3. The strong version gives experience
This version shows the lesson through:
- imagery: “road ahead,” “house I had carefully built”
- inner dialogue: “Lord, why this?”
- bodily emotion: “tightens your chest”
- contrast: “I wanted God to bless my path, not redraw it”
- transformation: “The clenched fist loosened”
Now the reader does not only understand trust. The reader feels the struggle of learning it.
Learning Point
When you write a teaching story, do not rush to the lesson. Let the reader first see your world, hear your questions, and feel your resistance. A flat sentence gives the truth. A developed paragraph gives the journey. A strong show-don’t-tell paragraph gives the truth through the journey.
Quick breakdown of the strong version
Where was the author?
She was standing in a season where business felt like her clear future.
What had gone wrong?
God was redirecting her away from the path that felt safe and sensible.
What was she feeling?
Fear, resistance, confusion, and loss of control.
What did she say to God?
“Lord, why this? Why now?”
What changed?
Her heart softened. She stopped demanding full explanation and began to surrender.
Conclusion
Tell:
I was afraid.
Show:
Fear sat heavily in me, the kind that tightens your chest and makes you rehearse your arguments again and again.
Tell:
I did not want to let go.
Show:
I held my plans closer.
Tell:
I trusted my own understanding.
Show:
As long as I could understand the route, calculate the cost, and explain the outcome, I felt steady.
Tell:
I surrendered.
Show:
The clenched fist loosened. The arguments quietened.
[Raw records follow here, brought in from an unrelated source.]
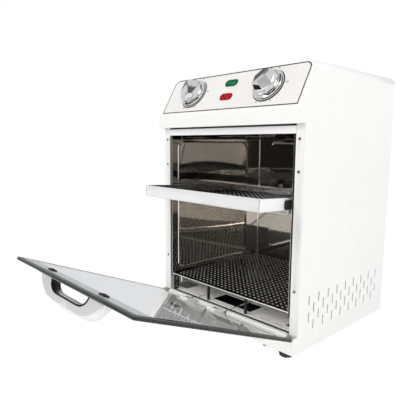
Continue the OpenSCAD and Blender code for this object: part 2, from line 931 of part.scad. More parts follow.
// Runs a loop's face along the door, centred on the handle's axis
module run_handle(d) {
  out = glass_in - glass_t - base_t;
  translate([0, out, glass_gap + glass_len - handle_in]) rotate([180, 0, 0]) {
    linear_extrude(d, center = true) children();
  }
}

module handle() {
  color([0.86, 0.86, 0.85]) placed() on_door() difference() {
    run_handle(handle_d) difference() {
      loop_face(handle_w, handle_h - base_t, handle_r);
      loop_face(window_w, window_h, window_r);
    }
    handle_places() cylinder(r = 2.5, h = 20);
  }
}

// Black lining of the finger gap
module handle_liner() {
  color(black) placed() on_door() run_handle(handle_d - 2) difference() {
    loop_face(window_w, window_h, window_r);
    loop_face(window_w - 2 * liner_t, window_h - liner_t, window_r - liner_t);
  }
}

// Screws through the glass into the handle, under black caps on the inner face
module handle_caps() {
  color(black) placed() on_door() handle_places() {
    translate([0, 0, -glass_in - 3]) capsule(16, 9, 3);
    translate([0, 0, -glass_in]) cylinder(r = 2.5, h = glass_t + base_t + 12);
  }
}

// Anchors on the deck that hold the far ends of the door springs
spring_x = [tube_left + 12.5, tube_right + 6.5];
anchor_y = 72;
anchor_r = 4;
anchor_z = deck_z + anchor_r;

module spring_anchors() {
  color(white) placed() for (x = spring_x) translate([x, anchor_y, anchor_z]) difference() {
    sphere(r = anchor_r);
    rod_y(-anchor_r - 1, 0, 1.2);
  }
}

// Door springs: thin wires with a close-wound stretch
module door_springs() {
  color(steel) placed() for (x = spring_x) translate([x, 0, anchor_z]) {
    rod_y(3, anchor_y - 0.5, 0.8);
    rod_y(anchor_y - 38, anchor_y - 16, 1.6);
  }
}

module tray() {
  t = tray_t;
  color(steel) placed() on_tray() difference() {
    block([-tray_w / 2, 0, 0], [tray_w / 2, tray_len, tray_h]);
    block([t - tray_w / 2, t, t], [tray_w / 2 - t, tray_len - t, tray_h + 1]);
  }
}

// Black slide pads on the tray's two sides
module tray_pads() {
  pad = (chamber_w - tray_w) / 2 - 1;
  color(black) placed() on_tray() for (s = [-1, 1]) {
    x0 = min(s * tray_w / 2, s * (tray_w / 2 + pad));
    block([x0, 50, 2], [x0 + pad, 76, tray_h - 3]);
  }
}

// Rack in the tray: a rod frame with bars along the tray and cross bars under them
module tray_rack() {
  x1 = tray_w / 2 - tray_t - rack_frame_r - 2;
  y0 = tray_t + rack_frame_r + 2;
  y1 = tray_len - y0;
  z = tray_t + gap + rack_frame_r + 3;
  bars = floor((x1 - 2) / rack_pitch);
  color(steel) placed() on_tray() {
    for (s = [-1, 1]) translate([s * x1, 0, z]) rod_y(y0, y1, rack_frame_r);
    for (y = [y0, y1]) translate([0, y, z]) rod_x(-x1, x1, rack_frame_r);
    for (x = [-x1, x1]) for (y = [y0, y1]) {
      translate([x, y, z]) sphere(r = rack_frame_r);
      translate([x, y, tray_t + gap]) cylinder(r = rack_frame_r, h = z - tray_t - gap);
    }
    for (i = [-bars : bars]) translate([i * rack_pitch, 0, z]) rod_y(y0, y1, rack_r);
    for (y = [tray_len / 3, 2 * tray_len / 3]) translate([0, y, z - rack_r]) rod_x(-x1, x1, rack_r);
  }
}

outer_cover();
control_panel();
panel_fascia();
left_post();
right_post();
top_strip();
base_front();
base_deck();
bottom_plate();
back_cover();
lining_left();
lining_right();
lining_back();
lining_top();
perforated_floor();
floor_posts();
tray_runners();
heater();
heater_insulators();
fan_guard();
fan_housing();
fan_rotor();
cooling_fan();
motor();
thermostat_body();
thermostat_bulb();
thermostat_shaft();
thermostat_knob();
timer_body();
timer_shaft();
timer_knob();
shaft_nuts();
green_lens();
red_lens();
lamp_holders();
terminal_block();
cord_gland();
feet();
post_screws();
back_screws();
base_screws();
hinge_rod();
hinge_brackets();
hinge_tubes();
spring_anchors();
door_springs();
door_glass();
door_tube();
door_arms();
door_pads();
handle_base();
handle();
handle_liner();
handle_caps();
tray();
tray_pads();
tray_rack();
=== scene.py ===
import math

import bmesh
import bpy
from mathutils import Matrix, Vector
from mathutils.geometry import tessellate_polygon


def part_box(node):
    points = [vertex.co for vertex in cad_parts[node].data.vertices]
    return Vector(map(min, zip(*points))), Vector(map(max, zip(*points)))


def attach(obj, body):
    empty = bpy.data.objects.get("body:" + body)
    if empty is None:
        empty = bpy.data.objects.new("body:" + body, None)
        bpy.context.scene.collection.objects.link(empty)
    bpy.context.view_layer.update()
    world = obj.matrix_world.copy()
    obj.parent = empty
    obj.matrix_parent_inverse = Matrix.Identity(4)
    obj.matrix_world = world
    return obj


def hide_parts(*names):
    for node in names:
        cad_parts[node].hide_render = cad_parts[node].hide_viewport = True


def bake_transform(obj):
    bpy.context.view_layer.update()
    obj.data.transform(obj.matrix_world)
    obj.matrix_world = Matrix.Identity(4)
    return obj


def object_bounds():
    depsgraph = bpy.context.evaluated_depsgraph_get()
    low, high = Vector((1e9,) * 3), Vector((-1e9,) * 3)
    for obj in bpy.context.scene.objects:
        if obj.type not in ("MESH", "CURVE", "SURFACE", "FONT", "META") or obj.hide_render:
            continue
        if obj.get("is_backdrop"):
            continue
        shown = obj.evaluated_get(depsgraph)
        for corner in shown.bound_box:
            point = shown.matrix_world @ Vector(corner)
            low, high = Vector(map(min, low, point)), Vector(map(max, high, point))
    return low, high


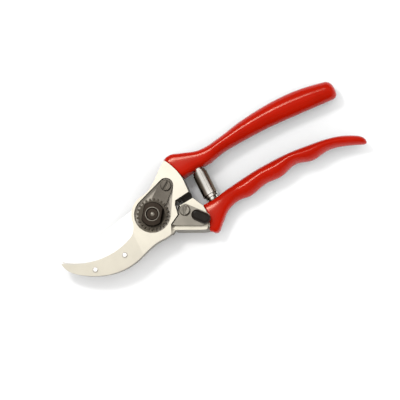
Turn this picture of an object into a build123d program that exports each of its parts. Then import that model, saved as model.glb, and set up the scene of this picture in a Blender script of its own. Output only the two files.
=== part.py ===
"""Bypass pruning shears, lying on their back with the toothed nut upwards.

Units are millimetres. The pivot axis is Z through the origin and z = 0 is the surface that the shears
lie on. +X runs from the hook to the ends of the handles. Two forged handles cross at the pivot: the hook
handle carries the counter blade on its back, and the blade handle carries the cutting blade on its front.
"""

import math
import os

from build123d import *

# --- stack along the pivot, from the surface upwards -------------------------------------------------
bolt_head_proud = 1.2
bolt_head_sunk = 1.0
tongue_thickness = 4.6
blade_thickness = 3.2
shear_gap = 0.05
counter_blade_thickness = 2.9
recess_web = 1.6
recess_depth = 3.4

tongue_bottom = bolt_head_proud
tongue_top = tongue_bottom + tongue_thickness
blade_top = tongue_top + blade_thickness
counter_bottom = blade_top + shear_gap
counter_top = counter_bottom + counter_blade_thickness
recess_floor = counter_top + recess_web
head_top = recess_floor + recess_depth

# --- clearances --------------------------------------------------------------------------------------
running_clearance = 0.05
seat_clearance = 0.02
tooth_clearance = 0.12
swing_gap = 0.5
cushion_gap = 0.3

# --- hook handle head --------------------------------------------------------------------------------
rim_radius = 18.0
recess_radius = 12.2
recess_wall = 1.9
segment_screw_at = (16.0, 13.2)
segment_end_radius = 5.0
hook_tip_drop = 3.4
hook_edge_round = 1.6
head_edge_round = 0.8
hook_body_bottom = 2.2

# --- pivot bolt, nut and locking segment -------------------------------------------------------------
shank_radius = 5.0
shank_flats = 8.4
thread_radius = 4.0
bolt_head_radius = 8.5
nut_tooth_count = 24
nut_tip_radius = 10.7
nut_root_radius = 9.2
nut_disc_thickness = 2.5
nut_hub_radius = 8.0
nut_hub_flats = 12.8
nut_hub_height = 2.6
nut_flats_angle = 53.0
segment_thickness = 2.1
segment_screw_head_radius = 3.5
segment_screw_head_height = 1.3
segment_screw_radius = 1.9
screw_slot_width = 0.9

# --- catch -------------------------------------------------------------------------------------------
catch_screw_at = (20.1, -7.4)
catch_thickness = 2.0
catch_lift = 0.1
catch_shoulder_radius = 2.5
catch_thread_radius = 2.0
catch_head_radius = 3.4
catch_head_height = 1.2
washer_thickness = 0.4
tab_height = 3.4
tab_overlap = 0.6
body_top = head_top - catch_thickness - catch_lift

# --- blades and rivets -------------------------------------------------------------------------------
tang_radius = 13.2
tang_flat_distance = 14.4
tang_flat_angle = -36.0
tongue_radius = 13.6
blade_tip = (-66.6, -0.9)
counter_rim = 1.5
rivets_at = {"rivet_tip": (-49.6, -15.2), "rivet_heel": (-28.0, -15.6)}
rivet_radius = 1.75
rivet_head_radius = 2.6
rivet_head_height = 0.9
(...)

Exercise C: Your own paragraph
Write one paragraph beginning with this line:
There was a moment when I realised…
Then continue by showing:
- the situation
- your emotional response
- the lesson God was teaching you
Simple Writing Framework for Writers
Use this whenever you want to teach a main concept through personal story:
Your concept
What truth are you teaching?
Your story
What happened to you?
Your feeling
What were you struggling with inside?
Your lesson
What did God show you?
Your reader application
What should the reader now understand or do?